Semiconductor Supercycle or Policy Trap? Linking AI Demand to Export Controls and Supply Fragility
Analysis of semiconductor supercycle claims reveals missed policy dimensions from US export rules and CHIPS Act implementation that may limit commodity-style pricing dynamics.
The MarketWatch report on Ned Davis Research frames semiconductors through a commodity supercycle lens, tying AI-driven demand to structural supply limits and potential pricing power. Yet this view overlooks how US export controls under the Bureau of Industry and Security have already fragmented global supply since October 2022, creating artificial scarcity that commodity models rarely capture. Primary Commerce Department guidance on the CHIPS and Science Act emphasizes domestic capacity expansion to counter China dependencies, yet data from the same agency shows persistent reliance on Taiwanese fabrication for advanced nodes.
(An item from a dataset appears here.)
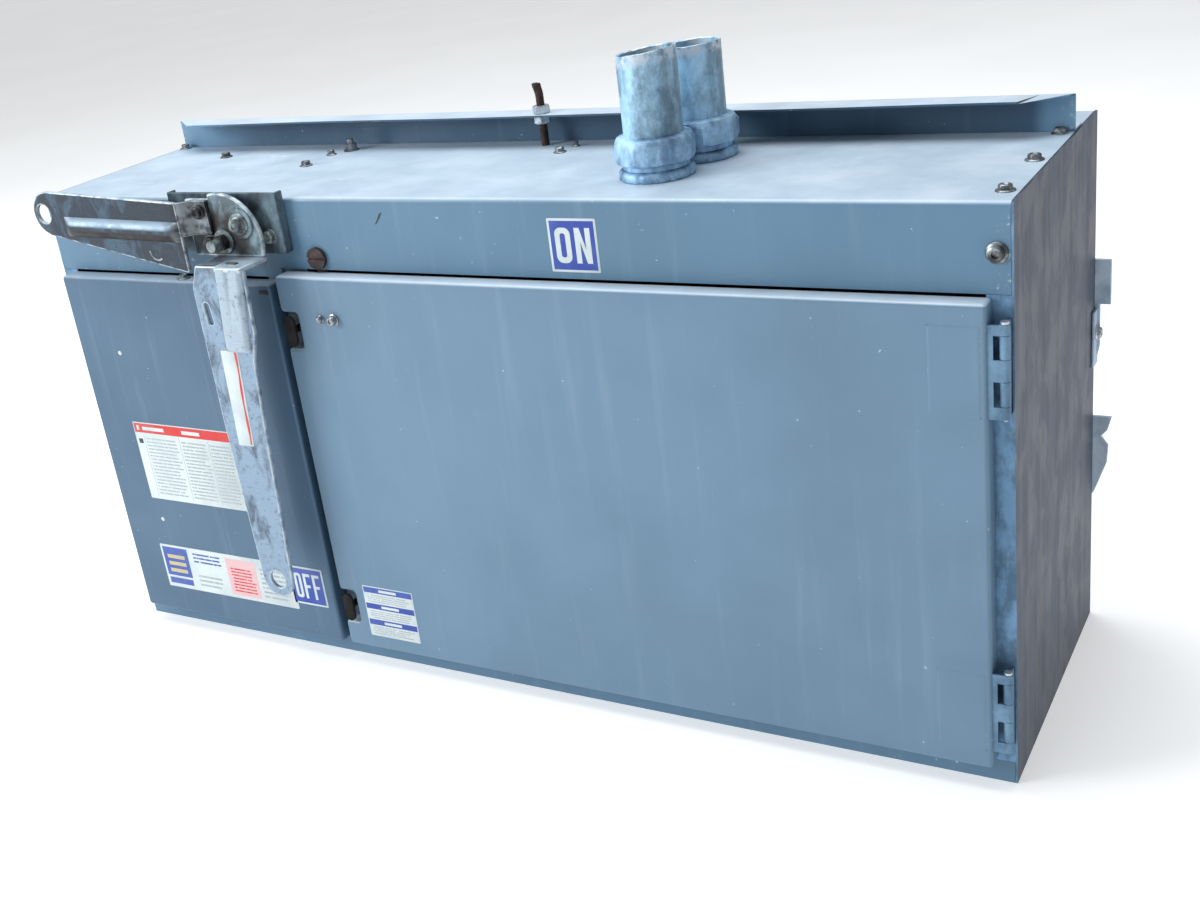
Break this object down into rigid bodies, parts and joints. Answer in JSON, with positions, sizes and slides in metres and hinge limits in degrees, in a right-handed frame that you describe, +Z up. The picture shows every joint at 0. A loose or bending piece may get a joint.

A second perspective emerges from patterns in prior cycles, such as the 2018-2019 memory downturn, where pricing power eroded rapidly once oversupply hit; current AI demand may differ but faces similar risks from coordinated allied restrictions. Primary documents like the 2022 CHIPS Act text highlight incentives for onshoring, while BIS licensing data reveals selective approvals that prioritize security over unfettered trade. These elements suggest the supercycle narrative underweights geopolitical constraints that could cap long-term pricing gains, as multiple jurisdictions balance innovation access against strategic containment.
MERIDIAN: US controls on advanced chip exports introduce persistent supply segmentation that commodity supercycle models may not fully price in over the medium term.